#### What is required:
Begin with the line that contains "Continue the build123d" and end with the line that contains "return group(fork, bolt)": copy that span of lines exactly, and nothing outside it.

□ □ □

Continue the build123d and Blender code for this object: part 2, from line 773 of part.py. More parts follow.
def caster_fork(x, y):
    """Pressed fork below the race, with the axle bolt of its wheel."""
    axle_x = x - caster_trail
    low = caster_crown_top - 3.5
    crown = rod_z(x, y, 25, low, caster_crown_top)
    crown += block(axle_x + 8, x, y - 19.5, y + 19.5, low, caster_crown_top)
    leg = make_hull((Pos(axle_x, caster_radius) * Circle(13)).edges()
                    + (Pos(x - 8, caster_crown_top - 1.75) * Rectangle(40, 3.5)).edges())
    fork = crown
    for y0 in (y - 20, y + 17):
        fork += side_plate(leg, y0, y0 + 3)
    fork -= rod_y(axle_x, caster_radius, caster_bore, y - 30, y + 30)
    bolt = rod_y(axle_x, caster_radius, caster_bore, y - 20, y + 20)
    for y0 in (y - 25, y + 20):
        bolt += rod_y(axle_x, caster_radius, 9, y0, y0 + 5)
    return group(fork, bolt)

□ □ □

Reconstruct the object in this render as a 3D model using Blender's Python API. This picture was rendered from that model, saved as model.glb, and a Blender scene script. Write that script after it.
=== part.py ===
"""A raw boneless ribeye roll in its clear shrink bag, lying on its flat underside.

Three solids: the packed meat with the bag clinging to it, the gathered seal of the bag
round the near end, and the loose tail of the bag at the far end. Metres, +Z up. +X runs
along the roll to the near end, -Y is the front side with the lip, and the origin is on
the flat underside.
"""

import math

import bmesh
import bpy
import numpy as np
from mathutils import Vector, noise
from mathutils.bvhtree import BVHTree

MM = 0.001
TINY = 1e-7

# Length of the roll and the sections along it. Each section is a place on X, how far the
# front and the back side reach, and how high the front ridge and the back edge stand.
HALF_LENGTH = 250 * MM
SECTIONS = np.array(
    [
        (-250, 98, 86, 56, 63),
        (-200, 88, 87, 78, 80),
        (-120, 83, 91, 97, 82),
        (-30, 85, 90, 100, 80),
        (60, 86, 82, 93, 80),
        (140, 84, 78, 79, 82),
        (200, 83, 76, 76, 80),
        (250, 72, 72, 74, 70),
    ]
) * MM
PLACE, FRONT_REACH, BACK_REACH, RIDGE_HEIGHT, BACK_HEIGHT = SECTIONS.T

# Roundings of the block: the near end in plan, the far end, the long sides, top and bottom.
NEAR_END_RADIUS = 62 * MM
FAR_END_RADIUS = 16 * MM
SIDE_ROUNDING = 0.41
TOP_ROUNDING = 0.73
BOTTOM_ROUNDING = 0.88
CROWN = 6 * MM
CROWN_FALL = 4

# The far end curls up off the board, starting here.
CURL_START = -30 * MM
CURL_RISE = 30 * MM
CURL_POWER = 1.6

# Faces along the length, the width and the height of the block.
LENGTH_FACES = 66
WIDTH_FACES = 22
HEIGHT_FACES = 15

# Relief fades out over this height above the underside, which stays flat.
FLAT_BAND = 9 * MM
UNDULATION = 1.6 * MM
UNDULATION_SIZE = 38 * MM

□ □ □

#### Problem solution:
Continue the build123d and Blender code for this object: part 2, from line 773 of part.py. More parts follow.
def caster_fork(x, y):
    """Pressed fork below the race, with the axle bolt of its wheel."""
    axle_x = x - caster_trail
    low = caster_crown_top - 3.5
    crown = rod_z(x, y, 25, low, caster_crown_top)
    crown += block(axle_x + 8, x, y - 19.5, y + 19.5, low, caster_crown_top)
    leg = make_hull((Pos(axle_x, caster_radius) * Circle(13)).edges()
                    + (Pos(x - 8, caster_crown_top - 1.75) * Rectangle(40, 3.5)).edges())
    fork = crown
    for y0 in (y - 20, y + 17):
        fork += side_plate(leg, y0, y0 + 3)
    fork -= rod_y(axle_x, caster_radius, caster_bore, y - 30, y + 30)
    bolt = rod_y(axle_x, caster_radius, caster_bore, y - 20, y + 20)
    for y0 in (y - 25, y + 20):
        bolt += rod_y(axle_x, caster_radius, 9, y0, y0 + 5)
    return group(fork, bolt)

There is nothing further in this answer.